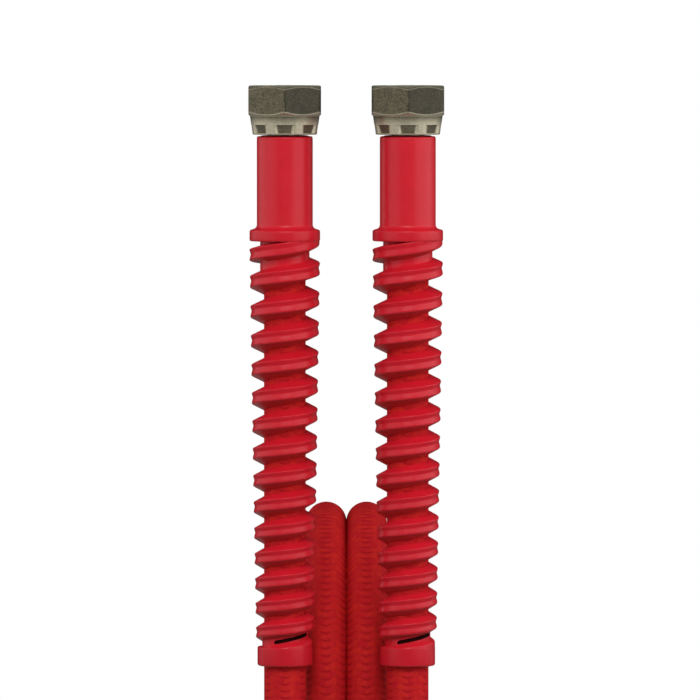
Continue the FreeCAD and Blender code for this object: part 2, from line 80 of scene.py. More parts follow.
def grid_faces(rows, columns, close_rows, close_columns):
    """Quads over a grid of points numbered row by row."""
    faces = []
    for row in range(rows if close_rows else rows - 1):
        below = (row + 1) % rows
        for column in range(columns if close_columns else columns - 1):
            right = (column + 1) % columns
            faces.append((row * columns + column, row * columns + right,
                          below * columns + right, below * columns + column))
    return faces


def sharpen(piece, degrees):
    """Mark the edges that bend by more than the angle as sharp."""
    piece.data.set_sharp_from_angle(angle=math.radians(degrees))


def eased(corners, rounds, steps=3):
    """A profile whose corners are rounded by curves that reach the given lengths along its runs."""
    profile = []
    count = len(corners)
    for index, (corner, reach) in enumerate(zip(corners, rounds)):
        if reach == 0:
            profile.append(corner)
            continue
        before, after = corners[index - 1], corners[(index + 1) % count]
        start = corner + (before - corner) * min(reach / np.linalg.norm(before - corner), 0.49)
        end = corner + (after - corner) * min(reach / np.linalg.norm(after - corner), 0.49)
        for step in range(steps + 1):
            at = step / steps
            profile.append((1 - at) ** 2 * start + 2 * at * (1 - at) * corner + at ** 2 * end)
    return profile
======
- [STATED TASK]
Repeat, word for word, the lines from the opening of the material through the line containing "return faces".

- [EXERCISE RESPONSE]
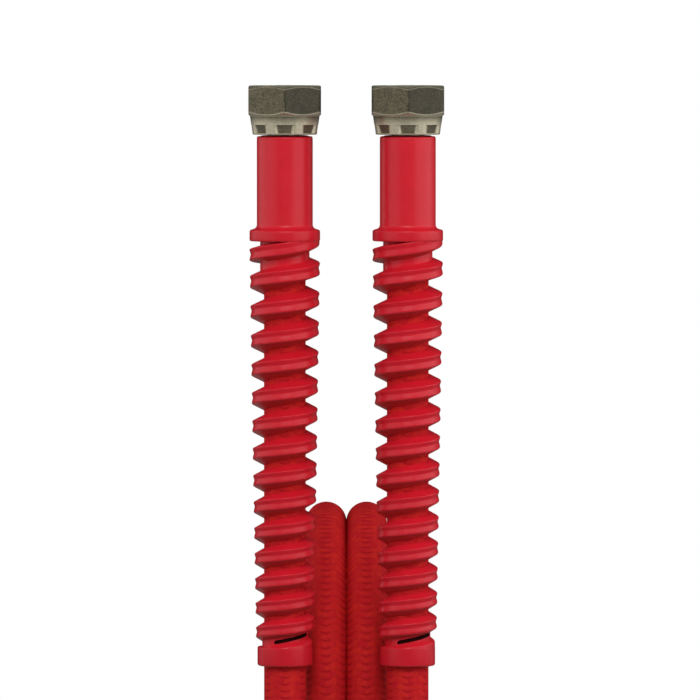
Continue the FreeCAD and Blender code for this object: part 2, from line 80 of scene.py. More parts follow.
def grid_faces(rows, columns, close_rows, close_columns):
    """Quads over a grid of points numbered row by row."""
    faces = []
    for row in range(rows if close_rows else rows - 1):
        below = (row + 1) % rows
        for column in range(columns if close_columns else columns - 1):
            right = (column + 1) % columns
            faces.append((row * columns + column, row * columns + right,
                          below * columns + right, below * columns + column))
    return faces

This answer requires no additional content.